Ich beobachtete, wie sie sich zwang, sich zusammenzureißen. Sie sprach sich selbst Mut zu und straffte ihre Haltung und ihr Gesicht.
Naiv wie ich war, hatte ich erwartet, dass sie nun all ihre Skrupel überwinden, den Chip wegpacken und den Wagen aus der Schlange ziehen würde, um ihren Einkauf zu beginnen. Doch dies sollte nicht meine letzte Fehleinschätzung gewesen sein. Noch entschlossener als zuvor hielt sie den Einkaufschip zwischen ihren Fingern.
Na gut, dachte ich, dann steckt sie wohl den Chip aus Gewohnheit und damit sie ihn nicht erst noch zurückpacken muss, doch noch in den Schlitz, nimmt dann den Wagen und beginnt ihren Einkauf. Fehleinschätzung Nummer zwei.
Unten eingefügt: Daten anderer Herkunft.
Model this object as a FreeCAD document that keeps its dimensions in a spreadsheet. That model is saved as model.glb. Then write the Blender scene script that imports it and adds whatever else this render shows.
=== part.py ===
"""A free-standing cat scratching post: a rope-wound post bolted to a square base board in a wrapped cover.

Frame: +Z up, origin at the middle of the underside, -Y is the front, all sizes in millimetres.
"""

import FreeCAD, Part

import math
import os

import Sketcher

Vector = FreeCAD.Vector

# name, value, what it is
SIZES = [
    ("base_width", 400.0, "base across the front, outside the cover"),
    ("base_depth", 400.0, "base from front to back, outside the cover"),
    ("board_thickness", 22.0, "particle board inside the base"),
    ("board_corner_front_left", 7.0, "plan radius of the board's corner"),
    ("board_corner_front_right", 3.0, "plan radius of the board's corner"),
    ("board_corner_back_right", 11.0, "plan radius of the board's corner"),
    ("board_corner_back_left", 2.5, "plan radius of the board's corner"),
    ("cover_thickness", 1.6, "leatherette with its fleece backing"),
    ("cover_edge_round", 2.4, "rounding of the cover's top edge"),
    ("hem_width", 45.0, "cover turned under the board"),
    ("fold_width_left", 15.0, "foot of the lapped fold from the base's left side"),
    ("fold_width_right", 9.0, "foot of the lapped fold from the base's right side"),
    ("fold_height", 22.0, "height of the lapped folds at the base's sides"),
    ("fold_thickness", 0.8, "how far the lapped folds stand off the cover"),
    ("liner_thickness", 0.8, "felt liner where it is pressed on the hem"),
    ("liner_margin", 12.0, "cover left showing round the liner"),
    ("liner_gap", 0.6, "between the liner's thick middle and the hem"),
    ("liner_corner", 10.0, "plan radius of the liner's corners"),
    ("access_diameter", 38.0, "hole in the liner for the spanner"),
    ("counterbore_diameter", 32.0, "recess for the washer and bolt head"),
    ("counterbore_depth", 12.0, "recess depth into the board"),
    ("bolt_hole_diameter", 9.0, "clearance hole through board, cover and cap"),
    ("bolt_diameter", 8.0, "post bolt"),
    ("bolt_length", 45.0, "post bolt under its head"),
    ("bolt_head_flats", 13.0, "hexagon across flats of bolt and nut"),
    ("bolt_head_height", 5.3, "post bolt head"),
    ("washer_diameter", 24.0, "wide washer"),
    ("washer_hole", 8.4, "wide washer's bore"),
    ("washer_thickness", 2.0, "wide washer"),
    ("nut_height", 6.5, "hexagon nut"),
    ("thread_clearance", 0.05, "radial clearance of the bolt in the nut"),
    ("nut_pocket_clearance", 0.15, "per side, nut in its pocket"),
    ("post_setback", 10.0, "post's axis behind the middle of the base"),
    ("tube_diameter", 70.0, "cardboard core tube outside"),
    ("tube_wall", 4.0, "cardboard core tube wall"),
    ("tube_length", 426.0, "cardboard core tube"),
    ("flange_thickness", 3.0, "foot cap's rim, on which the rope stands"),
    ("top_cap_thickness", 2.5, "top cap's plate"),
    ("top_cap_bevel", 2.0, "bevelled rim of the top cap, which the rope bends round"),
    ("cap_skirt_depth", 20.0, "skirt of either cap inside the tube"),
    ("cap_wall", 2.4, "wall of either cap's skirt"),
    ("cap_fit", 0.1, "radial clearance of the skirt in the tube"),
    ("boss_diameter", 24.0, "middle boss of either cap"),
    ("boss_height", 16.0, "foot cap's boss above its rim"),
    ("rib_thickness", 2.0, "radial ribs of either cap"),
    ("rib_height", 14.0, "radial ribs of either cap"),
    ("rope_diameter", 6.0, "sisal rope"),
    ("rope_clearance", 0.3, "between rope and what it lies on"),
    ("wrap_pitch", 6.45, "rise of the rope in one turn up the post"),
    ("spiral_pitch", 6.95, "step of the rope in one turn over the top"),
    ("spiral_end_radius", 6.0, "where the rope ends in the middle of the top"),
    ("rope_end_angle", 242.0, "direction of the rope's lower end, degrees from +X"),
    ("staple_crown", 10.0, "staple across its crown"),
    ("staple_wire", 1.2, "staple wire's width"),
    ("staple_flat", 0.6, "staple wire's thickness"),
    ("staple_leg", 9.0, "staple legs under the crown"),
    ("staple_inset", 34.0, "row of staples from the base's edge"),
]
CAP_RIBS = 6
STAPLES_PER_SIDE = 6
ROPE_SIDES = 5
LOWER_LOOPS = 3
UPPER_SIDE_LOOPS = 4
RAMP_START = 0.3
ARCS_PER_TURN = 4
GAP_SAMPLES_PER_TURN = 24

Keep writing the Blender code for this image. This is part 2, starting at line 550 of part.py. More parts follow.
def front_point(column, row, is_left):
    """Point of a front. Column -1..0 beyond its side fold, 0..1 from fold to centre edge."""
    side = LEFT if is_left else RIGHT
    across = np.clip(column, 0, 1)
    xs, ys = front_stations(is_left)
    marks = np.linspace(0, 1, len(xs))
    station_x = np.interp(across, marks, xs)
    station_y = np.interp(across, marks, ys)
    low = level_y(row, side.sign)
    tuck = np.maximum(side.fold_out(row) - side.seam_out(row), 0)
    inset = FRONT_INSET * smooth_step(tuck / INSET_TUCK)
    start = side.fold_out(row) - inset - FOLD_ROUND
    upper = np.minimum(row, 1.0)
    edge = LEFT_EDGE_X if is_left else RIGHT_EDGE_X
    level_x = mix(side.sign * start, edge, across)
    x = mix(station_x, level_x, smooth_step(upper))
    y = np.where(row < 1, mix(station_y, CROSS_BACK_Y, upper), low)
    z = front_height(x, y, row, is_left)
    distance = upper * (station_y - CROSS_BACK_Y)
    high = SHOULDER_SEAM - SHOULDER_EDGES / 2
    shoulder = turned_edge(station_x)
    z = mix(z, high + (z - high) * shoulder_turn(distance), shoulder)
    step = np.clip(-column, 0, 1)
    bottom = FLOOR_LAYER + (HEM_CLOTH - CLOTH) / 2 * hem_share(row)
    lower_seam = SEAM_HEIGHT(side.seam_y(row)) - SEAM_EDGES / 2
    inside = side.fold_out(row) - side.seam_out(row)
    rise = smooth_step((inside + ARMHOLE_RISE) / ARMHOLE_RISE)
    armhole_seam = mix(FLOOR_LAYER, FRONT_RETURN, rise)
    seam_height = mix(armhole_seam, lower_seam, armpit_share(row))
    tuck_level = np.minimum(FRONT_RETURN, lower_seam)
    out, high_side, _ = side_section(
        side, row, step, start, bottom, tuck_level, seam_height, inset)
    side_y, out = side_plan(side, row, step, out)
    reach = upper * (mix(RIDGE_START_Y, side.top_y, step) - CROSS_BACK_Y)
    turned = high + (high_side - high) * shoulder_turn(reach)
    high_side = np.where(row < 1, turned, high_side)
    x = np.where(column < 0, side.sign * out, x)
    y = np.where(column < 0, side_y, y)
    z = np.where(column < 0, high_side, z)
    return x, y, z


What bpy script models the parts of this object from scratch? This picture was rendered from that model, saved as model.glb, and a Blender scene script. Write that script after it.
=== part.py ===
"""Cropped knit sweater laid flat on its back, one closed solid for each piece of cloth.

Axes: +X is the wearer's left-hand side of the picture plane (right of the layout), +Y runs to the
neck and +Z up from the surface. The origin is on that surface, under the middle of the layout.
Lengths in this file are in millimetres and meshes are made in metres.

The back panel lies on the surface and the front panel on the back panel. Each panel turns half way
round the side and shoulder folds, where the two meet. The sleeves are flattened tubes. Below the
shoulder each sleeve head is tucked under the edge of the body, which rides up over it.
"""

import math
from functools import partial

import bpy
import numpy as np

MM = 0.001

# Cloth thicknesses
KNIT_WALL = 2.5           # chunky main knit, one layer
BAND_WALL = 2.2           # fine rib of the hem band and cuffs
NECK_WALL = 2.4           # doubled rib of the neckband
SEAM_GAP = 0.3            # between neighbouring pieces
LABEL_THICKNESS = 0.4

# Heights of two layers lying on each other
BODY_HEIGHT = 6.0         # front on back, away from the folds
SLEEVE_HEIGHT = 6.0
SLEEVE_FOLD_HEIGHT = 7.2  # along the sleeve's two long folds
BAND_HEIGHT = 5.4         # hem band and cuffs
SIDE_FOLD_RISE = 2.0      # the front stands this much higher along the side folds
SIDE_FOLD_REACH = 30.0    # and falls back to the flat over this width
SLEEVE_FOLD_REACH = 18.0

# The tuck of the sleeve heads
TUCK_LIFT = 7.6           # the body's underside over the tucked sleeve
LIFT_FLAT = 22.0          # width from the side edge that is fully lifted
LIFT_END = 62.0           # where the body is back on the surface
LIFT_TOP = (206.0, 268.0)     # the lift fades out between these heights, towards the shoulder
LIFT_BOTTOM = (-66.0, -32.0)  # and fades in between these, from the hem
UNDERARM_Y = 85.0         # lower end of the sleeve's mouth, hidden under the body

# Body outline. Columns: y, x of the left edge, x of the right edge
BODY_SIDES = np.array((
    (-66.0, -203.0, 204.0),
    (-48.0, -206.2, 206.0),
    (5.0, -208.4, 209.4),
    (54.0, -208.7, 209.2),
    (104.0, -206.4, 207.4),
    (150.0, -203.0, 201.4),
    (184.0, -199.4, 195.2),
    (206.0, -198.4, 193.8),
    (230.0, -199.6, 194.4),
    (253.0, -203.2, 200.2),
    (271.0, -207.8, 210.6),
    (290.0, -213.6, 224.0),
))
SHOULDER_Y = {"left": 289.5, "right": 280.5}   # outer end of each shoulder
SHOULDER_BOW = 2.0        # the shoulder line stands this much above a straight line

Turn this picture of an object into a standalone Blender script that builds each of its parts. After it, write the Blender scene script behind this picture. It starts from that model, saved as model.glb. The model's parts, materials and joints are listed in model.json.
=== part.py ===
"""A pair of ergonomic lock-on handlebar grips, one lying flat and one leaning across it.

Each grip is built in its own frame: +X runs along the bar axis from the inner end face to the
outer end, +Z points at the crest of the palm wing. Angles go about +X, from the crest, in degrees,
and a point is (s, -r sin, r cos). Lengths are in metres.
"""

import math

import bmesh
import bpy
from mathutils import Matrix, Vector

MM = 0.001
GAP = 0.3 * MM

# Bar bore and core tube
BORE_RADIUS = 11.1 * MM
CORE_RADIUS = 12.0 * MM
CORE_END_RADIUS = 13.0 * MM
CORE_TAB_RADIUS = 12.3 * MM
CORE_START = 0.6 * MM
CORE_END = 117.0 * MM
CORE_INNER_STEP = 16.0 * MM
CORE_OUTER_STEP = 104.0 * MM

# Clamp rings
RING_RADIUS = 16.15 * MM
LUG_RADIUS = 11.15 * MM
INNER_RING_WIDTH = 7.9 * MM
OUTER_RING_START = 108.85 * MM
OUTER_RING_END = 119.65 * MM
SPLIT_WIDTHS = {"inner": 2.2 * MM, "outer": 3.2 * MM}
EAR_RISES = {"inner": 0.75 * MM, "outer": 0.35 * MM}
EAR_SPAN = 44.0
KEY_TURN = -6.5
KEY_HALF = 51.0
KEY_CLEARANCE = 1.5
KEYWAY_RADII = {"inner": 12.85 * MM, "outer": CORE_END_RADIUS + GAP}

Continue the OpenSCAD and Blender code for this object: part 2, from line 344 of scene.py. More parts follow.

Sie streckte ihre Hand aus, griff nach der Kette des nächsten Wagens und schloss sie an ihren Wagen an. Dann nahm sie den Chip, steckte ihn in den Schlitz ihres Wagens, um die eben eingesteckte Kette wieder zu lösen und den Wagen zu befreien. Erst dann zog sie den Wagen aus der Schlange und begann ihren Einkauf, Mimik und Haltung nun wieder voller Zuversicht. Ein Ausdruck, der sowohl den Triumph über das eben erlebte Chaos als auch dessen völlige Negierung in sich trug.
Schockiert und beeindruckt blieb ich zurück. Vielleicht, dachte ich, ist sie Mathematikerin und wollte die Aufgabe zunächst auf ein bekanntes Problem zurückführen (kleiner Mathewitz am Rande). Aber vielleicht war sie in diesem Moment, wie wir alle zuweilen, auch einfach vom Chaos der Welt überfordert und holte sich als Retter in der Not eine Regel zu Hilfe.
Als ich mich schließlich erholt hatte, war ich zutiefst erleichtert, meinen auserwählten Wagen ordnungsgemäß angekettet vorzufinden.